И только тишина. Ни ответа, ни шороха, ни знака. Мироздание в целом и Король-Дракон, если он и существовал, явно предоставляли разбираться мне с моими проблемами самостоятельно.
Песнь Коатликуэ была алой. Если я правильно понимал ее принцип, изменение цвета означало изменение объема накопленной силы. Пламя свечей вокруг нее штормило, но они не гасли. Тронный зал был пуст и вряд ли я мог найти время более удачное.
Волшебная палочка жгла ободранную ладонь и дрожала. Первая свеча легко, будто того и ждала, погасла и в лицо мне дыхнуло жаром рвущейся в мир силы. Со второй пришлось повозиться, на третьей у меня тряслись руки, на четвертой из прокушенной губы потекла кровь.
Истошное верещание ломанувшейся наперерез летучей мыши застал меня на шестой свече. К тому времени перед глазами у меня темнело и плыло, а в зале бушевали обжигающе душные порывы ветров. Они выли, как демоны, предвкушая свободу, алчно зарясь на освободившего их глупца.

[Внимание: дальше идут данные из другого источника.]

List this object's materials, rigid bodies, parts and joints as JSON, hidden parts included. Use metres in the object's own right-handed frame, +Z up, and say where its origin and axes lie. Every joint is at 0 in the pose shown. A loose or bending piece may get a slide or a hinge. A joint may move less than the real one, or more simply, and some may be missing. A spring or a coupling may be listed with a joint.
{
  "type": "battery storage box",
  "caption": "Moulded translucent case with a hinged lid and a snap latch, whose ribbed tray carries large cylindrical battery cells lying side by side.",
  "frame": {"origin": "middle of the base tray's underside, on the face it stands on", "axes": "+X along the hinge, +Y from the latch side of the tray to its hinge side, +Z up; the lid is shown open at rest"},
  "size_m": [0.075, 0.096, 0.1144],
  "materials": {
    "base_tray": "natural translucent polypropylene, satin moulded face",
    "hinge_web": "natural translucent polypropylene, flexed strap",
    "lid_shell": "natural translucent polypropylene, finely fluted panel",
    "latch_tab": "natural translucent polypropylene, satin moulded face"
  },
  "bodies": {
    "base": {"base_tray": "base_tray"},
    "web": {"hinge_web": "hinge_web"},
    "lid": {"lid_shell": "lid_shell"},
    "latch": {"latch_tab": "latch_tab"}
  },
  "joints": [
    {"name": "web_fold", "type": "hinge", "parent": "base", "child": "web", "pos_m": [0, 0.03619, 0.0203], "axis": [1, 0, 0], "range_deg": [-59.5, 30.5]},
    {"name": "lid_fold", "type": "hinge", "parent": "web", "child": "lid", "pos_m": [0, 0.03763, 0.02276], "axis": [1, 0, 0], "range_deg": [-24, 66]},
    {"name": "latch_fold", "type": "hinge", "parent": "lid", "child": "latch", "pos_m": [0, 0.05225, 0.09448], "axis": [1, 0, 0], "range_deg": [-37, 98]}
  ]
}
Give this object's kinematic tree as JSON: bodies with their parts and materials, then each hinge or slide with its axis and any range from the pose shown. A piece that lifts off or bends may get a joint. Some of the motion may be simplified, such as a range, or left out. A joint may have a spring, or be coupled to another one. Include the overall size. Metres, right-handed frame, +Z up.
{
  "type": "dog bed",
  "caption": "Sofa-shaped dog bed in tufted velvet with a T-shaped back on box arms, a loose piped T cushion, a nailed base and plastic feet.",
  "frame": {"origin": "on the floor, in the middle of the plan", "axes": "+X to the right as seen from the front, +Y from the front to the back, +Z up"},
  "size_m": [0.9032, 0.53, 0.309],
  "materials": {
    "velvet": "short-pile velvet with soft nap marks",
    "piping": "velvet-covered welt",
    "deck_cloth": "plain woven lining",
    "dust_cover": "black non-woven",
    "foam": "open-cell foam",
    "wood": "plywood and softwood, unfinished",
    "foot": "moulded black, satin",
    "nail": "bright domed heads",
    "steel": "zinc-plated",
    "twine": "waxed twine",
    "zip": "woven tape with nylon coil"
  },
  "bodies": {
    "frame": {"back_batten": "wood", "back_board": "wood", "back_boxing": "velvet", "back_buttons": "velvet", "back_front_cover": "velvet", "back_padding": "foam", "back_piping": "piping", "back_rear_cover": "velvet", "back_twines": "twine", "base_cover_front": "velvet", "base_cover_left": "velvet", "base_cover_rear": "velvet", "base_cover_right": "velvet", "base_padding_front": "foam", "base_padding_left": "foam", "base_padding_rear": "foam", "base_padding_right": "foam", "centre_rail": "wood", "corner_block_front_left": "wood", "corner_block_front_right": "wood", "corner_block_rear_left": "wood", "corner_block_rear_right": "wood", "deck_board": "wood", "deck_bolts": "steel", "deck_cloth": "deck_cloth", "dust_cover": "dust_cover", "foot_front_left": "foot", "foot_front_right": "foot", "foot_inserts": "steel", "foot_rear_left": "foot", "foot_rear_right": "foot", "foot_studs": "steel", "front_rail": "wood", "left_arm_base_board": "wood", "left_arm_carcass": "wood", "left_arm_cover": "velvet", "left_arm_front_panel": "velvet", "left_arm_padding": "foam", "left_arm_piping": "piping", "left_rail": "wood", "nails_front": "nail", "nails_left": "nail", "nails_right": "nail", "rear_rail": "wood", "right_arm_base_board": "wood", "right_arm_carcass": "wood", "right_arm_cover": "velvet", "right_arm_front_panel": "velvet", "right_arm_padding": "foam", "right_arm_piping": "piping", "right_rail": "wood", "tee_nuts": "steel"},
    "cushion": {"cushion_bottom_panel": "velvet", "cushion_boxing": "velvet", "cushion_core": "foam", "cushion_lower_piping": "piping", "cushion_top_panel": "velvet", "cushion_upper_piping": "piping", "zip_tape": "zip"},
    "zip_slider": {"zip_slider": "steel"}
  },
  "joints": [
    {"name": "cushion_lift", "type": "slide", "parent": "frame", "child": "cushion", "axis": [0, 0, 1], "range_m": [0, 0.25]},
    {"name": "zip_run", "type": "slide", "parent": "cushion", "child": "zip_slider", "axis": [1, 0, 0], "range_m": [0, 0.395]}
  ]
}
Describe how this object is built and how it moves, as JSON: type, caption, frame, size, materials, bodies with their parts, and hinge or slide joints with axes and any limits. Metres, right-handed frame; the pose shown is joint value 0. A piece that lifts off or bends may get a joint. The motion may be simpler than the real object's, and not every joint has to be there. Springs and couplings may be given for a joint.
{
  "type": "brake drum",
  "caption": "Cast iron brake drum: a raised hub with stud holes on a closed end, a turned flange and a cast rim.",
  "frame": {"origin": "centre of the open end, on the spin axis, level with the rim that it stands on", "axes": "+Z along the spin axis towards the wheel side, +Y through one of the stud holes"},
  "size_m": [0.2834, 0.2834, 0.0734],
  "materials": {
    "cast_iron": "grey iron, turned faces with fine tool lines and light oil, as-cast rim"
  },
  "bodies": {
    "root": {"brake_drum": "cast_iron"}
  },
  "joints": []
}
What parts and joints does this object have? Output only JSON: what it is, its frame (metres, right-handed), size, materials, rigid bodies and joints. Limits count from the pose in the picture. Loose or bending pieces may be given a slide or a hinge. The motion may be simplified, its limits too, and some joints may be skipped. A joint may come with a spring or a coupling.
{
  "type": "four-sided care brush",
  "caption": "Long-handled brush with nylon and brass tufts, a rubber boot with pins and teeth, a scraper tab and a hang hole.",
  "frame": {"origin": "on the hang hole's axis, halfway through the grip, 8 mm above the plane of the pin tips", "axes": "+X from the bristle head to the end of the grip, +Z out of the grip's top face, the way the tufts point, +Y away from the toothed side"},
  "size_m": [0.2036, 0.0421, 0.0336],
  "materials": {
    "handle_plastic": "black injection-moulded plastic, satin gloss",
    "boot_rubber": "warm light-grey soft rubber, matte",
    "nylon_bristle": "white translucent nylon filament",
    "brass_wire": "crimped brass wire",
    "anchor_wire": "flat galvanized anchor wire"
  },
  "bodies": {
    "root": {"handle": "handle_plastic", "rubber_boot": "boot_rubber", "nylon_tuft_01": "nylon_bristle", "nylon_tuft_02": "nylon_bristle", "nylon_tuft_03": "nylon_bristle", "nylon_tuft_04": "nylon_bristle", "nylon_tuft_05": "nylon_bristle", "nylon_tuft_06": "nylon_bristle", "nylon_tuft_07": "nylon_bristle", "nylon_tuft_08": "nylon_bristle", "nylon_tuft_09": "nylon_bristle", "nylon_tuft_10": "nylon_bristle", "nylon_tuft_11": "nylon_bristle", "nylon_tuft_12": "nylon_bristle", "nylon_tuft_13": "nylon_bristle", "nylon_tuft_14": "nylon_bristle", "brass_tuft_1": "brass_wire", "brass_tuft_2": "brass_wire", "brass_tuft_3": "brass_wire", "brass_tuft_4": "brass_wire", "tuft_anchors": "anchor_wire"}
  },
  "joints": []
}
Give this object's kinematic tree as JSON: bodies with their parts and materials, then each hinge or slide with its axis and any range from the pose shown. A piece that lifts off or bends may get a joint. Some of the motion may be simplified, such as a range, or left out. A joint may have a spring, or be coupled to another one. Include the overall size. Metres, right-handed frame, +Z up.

- Не смей! – завопила Морриган. – Ты не знаешь, что делаешь! Здесь все разнесет!
- Знаю… - прохрипел я. Шестая свеча погасла и летучую мышь швырнуло в стену, где она и опала, осев на пол женской фигурой.
- Не надо… - шептала она, потянулась ко мне пальцами и полупрозрачными фиолетовыми нитями тумана.
Седьмая. Меня сшибло с ноги подняться я уже не мог, и не пытался. «Интересно, - мелькнула в мозгу отчаянно глупая мысль, - что отец видел, когда умирал?». Я не видел ничего, ни туннелей, ни света. Только огонек последней свечи, мечущийся на фитиле так яростно, будто мечтая сбежать, и окутывающую его бледную фиолетовую дымку.
- Не выйдет, Морриган, - то ли прошептал, то ли подумал я. – У тебя не выйдет… но если вдруг, ты увидишь ее, где бы то ни было, даже на том свете… скажи ей, как я ненавижу ее… как всегда ненавидел…
На какое-то мгновение мелькнуло лицо Морриган, спокойное и усталое. Она опустила руки.
На доли секунд мир замер, остановилось и время, и звуки, само дыханье и жизнь. А потом восьмая свеча погасла, и все утонуло в алом сиянии.
Все было примерно как и описывал отец. Определенно, я узнавал Гаэл Россе, но только привычный мне, занесенный снегом и мертвый. Это было немного обидно, я надеялся на цветущие гранаты.
- Это было… по-своему кррасиво… - мурлыкнуло у меня под ногами. – Гррубовато, но я засмотрелся, опррределенно.
Я опустился на снег рядом с беспечно умывающимся котом и понял, что на встать у меня сил больше нет и вряд ли когда то будет.
- Эмрис, - скорее утвердительно произнес я, и кот поднял на меня золотые, очень умные, и очень старые глаза.
- Точнее Миррдин Эмррис.
- Ты мой ангел?
Кот поперхнулся и издал глухой горловой звук, смутно напоминающий смех. Стало вдвойне обидно.
- Очень пррредусмотррительно было с твоей стороны, на всякий случай собраться умерреть. Но нет, это прридется отложить на неопределенное время. Сейчас нам надо выбррраться. Ты заплутал. И ты пуст.
- Хорошо. Значит куда теперь?
- Вперед. Когда не знаешь, куда идти, нужно просто идти. Главное не останавливаться.